One quick final word on agriculture. The U.S. strongly agrees with the Chair’s point about the absolute need for up to date notifications. Indeed, it is hard to imagine how negotiations can proceed in the absence of meaningful, current information. It is difficult to square the call for progress in negotiations by some of the very Members who are not living up to their existing transparency obligations.

In agriculture and other areas, the United States is convinced that our existing structures of committees and working groups can play an extremely helpful role in fleshing out issues that need attention, and in considering where new negotiations may be warranted.  It is gratifying to see that a number of our fellow members share this view and are already beginning to inject new energy into certain committees.  We believe these structures have new relevance in the post-Nairobi era and should not be neglected in a rush to reconvene negotiating bodies.

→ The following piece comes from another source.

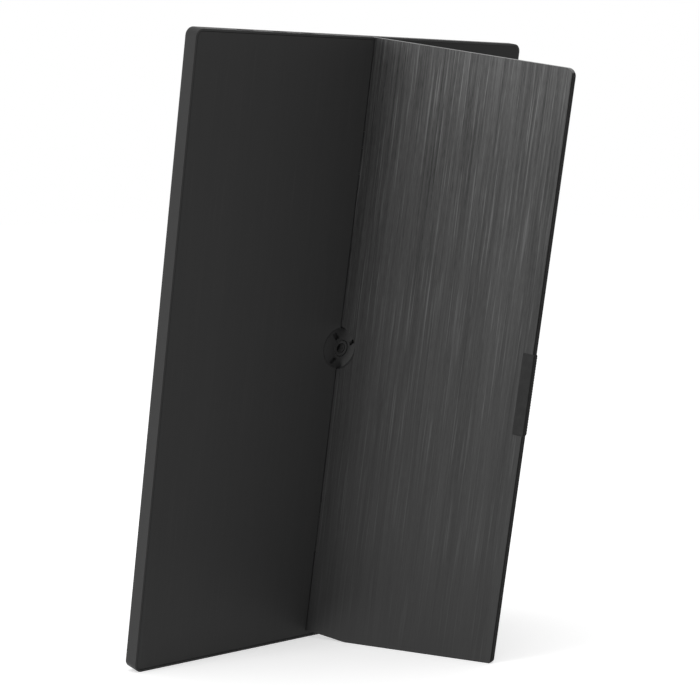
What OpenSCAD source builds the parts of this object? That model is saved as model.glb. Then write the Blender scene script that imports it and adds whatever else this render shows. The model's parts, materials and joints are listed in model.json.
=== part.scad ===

Finally, a word about MC11, a topic that we are already hearing a lot about.  The United States agrees with other Members that it is never too soon to begin preparing ourselves, and our ministers, for our next MC.  We share the interest in making MC11 meaningful, and that it should ideally build on the successes of our past two conferences.  At the same time, it seems important to recognize that some of the bigger questions we are now asking ourselves may not fit neatly within our customary two-year cycle.  Where that’s the case, we should be cautious about placing too much pressure on our next MC and we should be open to harvesting outcomes as they present themselves, as we hope to do soon with the EGA.

Thank you, Chair, for the opportunity to share thoughts. We look forward to ongoing conversations.